In the past few months, Bruce Smith’s Devotions has been nominated for the National Book Award (which went to Nikki Finney, for Head Off & Split), the National Book Critics Circle Award (which just last night went to Laura Kasischke, for Space, in Chains), and the Los Angeles Times Book Prize (which will be announced on April 20). One of Smith’s previous collections The Other Lover (2000) was a finalist for both the National Book Award (taken home by Lucille Clifton’s Blessing the Boats: New and Selected Poems 1988–2000) and the Pulitzer Prize (awarded to Stephen Dunn’s Different Hours).
Phew. Bells and whistles. The list of also-wrotes? Those Pulitizer- and NBCC- and NBA-finalists who came so unnervingly close but just didn’t make the cut? What company to be in! Jean Valentine, Franz Wright, Adrienne Rich, John Ashbery, James Merrill, Allen Ginsberg, Robert Creeley, Harryette Mullen… .

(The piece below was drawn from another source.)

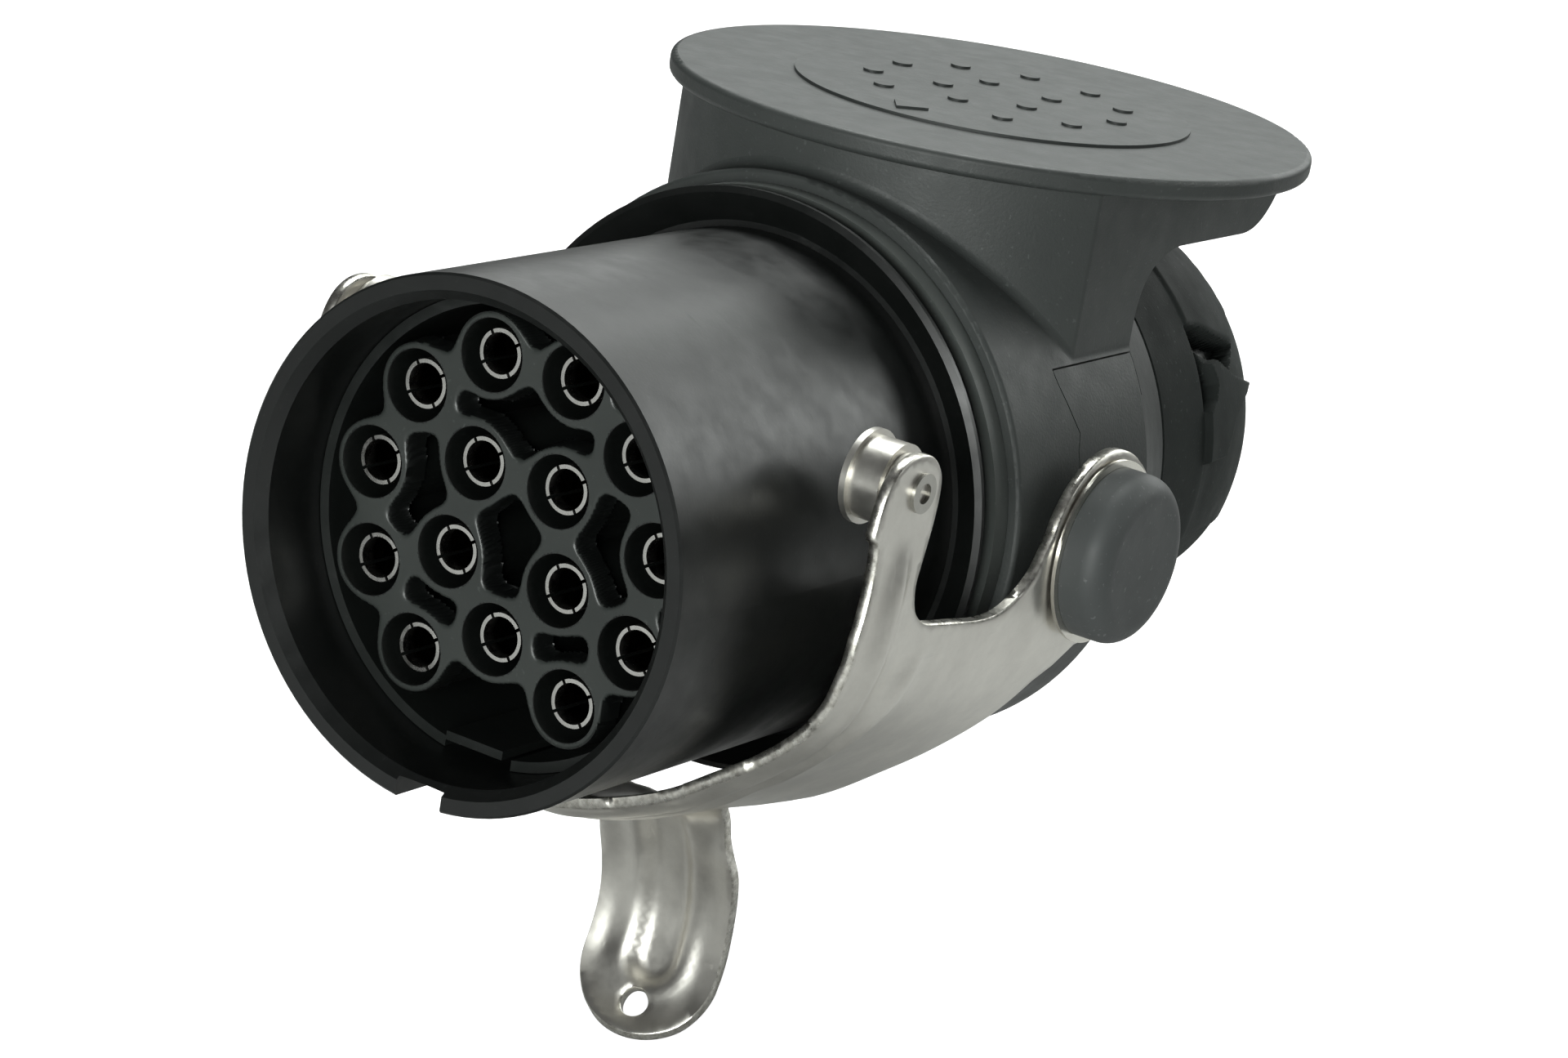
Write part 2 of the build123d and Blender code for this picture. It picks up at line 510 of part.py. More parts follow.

This isn’t a pity party of a post, that’s for certain. I comb Google for a mirror image: Bruce Smith and Bruce Springsteen, each eating ice cream; I glean all the disambiguation pages for Bruce Bickford. I read up on the translator Bruce Benderson and wonder why I feel such a pressing need to channel in name only. I stumble on to the story of Bruce Boston, an American speculative fiction writer, who has won the Rhysling Award for speculative poetry a record seven times. Eventually I land on Bruce Broughton, a composer of soundtracks for film and television, and I stay for a while. Broughton composed the score for Silverado (1985), a Lawrence Kasdan-scribed Western that unfortunately opened the same weekend as Back to the Future. The soundtrack was initially released by Geffen Records in 1985; in 2005 (time—it doth age us all), Intrada Records released an expanded, two-disc version of the score. At the Academy Awards twenty years earlier? Broughton lost out to John Barry, the composer for Out of Africa.